Cooling inflation data may lower Treasury yields, weaken the US dollar and provide support to gold and stock indices. Sticky or accelerating monthly prints could reinforce higher-for-longer rate assumptions, lifting the US dollar while pressuring corporate debt markets.
Policy, trade and geopolitics
Trade policy frameworks continue to create uncertainty for corporate supply chains. The temporary 10% blanket tariff authorised under Section 122 of the Trade Act of 1974 faces a scheduled expiry on 24 July.
The tariff outlook is also subject to legal uncertainty. On 7 May 2026, the US Court of International Trade ruled that the administration exceeded its authority in imposing the Section 122 surcharge. The ruling does not automatically remove tariff exposure for all importers while the matter proceeds through appeal, but it adds legal risk to the scheduled expiry or replacement point.
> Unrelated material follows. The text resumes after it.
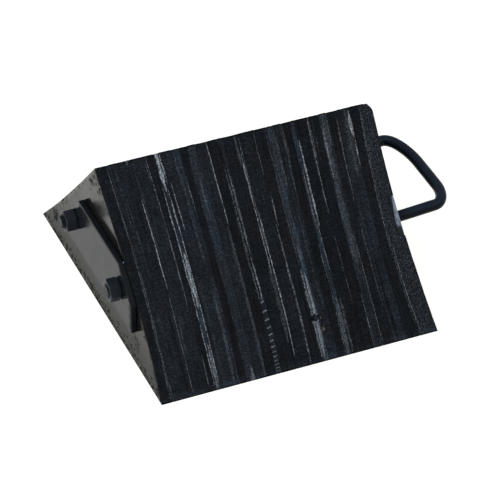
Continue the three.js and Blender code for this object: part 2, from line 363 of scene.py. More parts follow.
def make_object(name, vertices, faces, uvs=None, face_materials=None, sharp_angle=50):
    """A mesh object with outward faces, smooth shading and sharp edges past an angle."""
    mesh = bpy.data.meshes.new(name)
    mesh.from_pydata([tuple(v) for v in vertices], [], [tuple(f) for f in faces])
    if face_materials is not None:
        mesh.polygons.foreach_set("material_index", face_materials)
    if uvs is not None:
        layer = mesh.uv_layers.new(name="surface")
        loops = np.zeros(len(mesh.loops), dtype=np.int32)
        mesh.loops.foreach_get("vertex_index", loops)
        layer.data.foreach_set("uv", np.asarray(uvs, np.float32)[loops].ravel())
    work = bmesh.new()
    work.from_mesh(mesh)
    bmesh.ops.recalc_face_normals(work, faces=work.faces)
    if work.calc_volume(signed=True) < 0:
        bmesh.ops.reverse_faces(work, faces=work.faces)
    work.to_mesh(mesh)
    work.free()
    mesh.shade_smooth()
    mesh.set_sharp_from_angle(angle=math.radians(sharp_angle))
    piece = bpy.data.objects.new(name, mesh)
    scene.collection.objects.link(piece)
    return piece


def bands(rows, count, closed=False):
    """Quads between neighbouring rings of points, ring by ring."""
    faces = []
    for row in range(rows if closed else rows - 1):
        a = row * count
        b = (row + 1) % rows * count
        for i in range(count):
            j = (i + 1) % count
            faces.append((a + i, a + j, b + j, b + i))
    return faces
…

Market participants are assessing whether these short-term surcharges may end, be replaced or transition into another policy framework. Any change could materially affect corporate input cost models, supply chain planning and margin expectations.
Key watchlist summary
Top data point
June CPI on 14 July at 8:30 am ET | 10:30 pm AEST
Top risk event
Expiry, replacement or legal challenge pathway for Section 122 tariffs on 24 July
Wildcard
Geopolitical transit safety developments inside the Strait of Hormuz
Earnings watch
Mid-month financial sector Q2 corporate updates
Key threshold
The US 10-year Treasury yield testing or holding near 4.5%
Next FOMC
28 to 29 July 2026 interest rate decision
Double data day
Q2 advance GDP and June PCE on 30 July
July refocuses the macroeconomic narrative on inflation metrics, trade policy risk and policy execution under a restructured Federal Reserve administration. The central bank remains focused on defending its price-stability mandate against complex external commodity and trade policy developments.
For market participants, direction may depend heavily on whether incoming data validates high interest rate settings or points to clearer signs of an economic slowdown.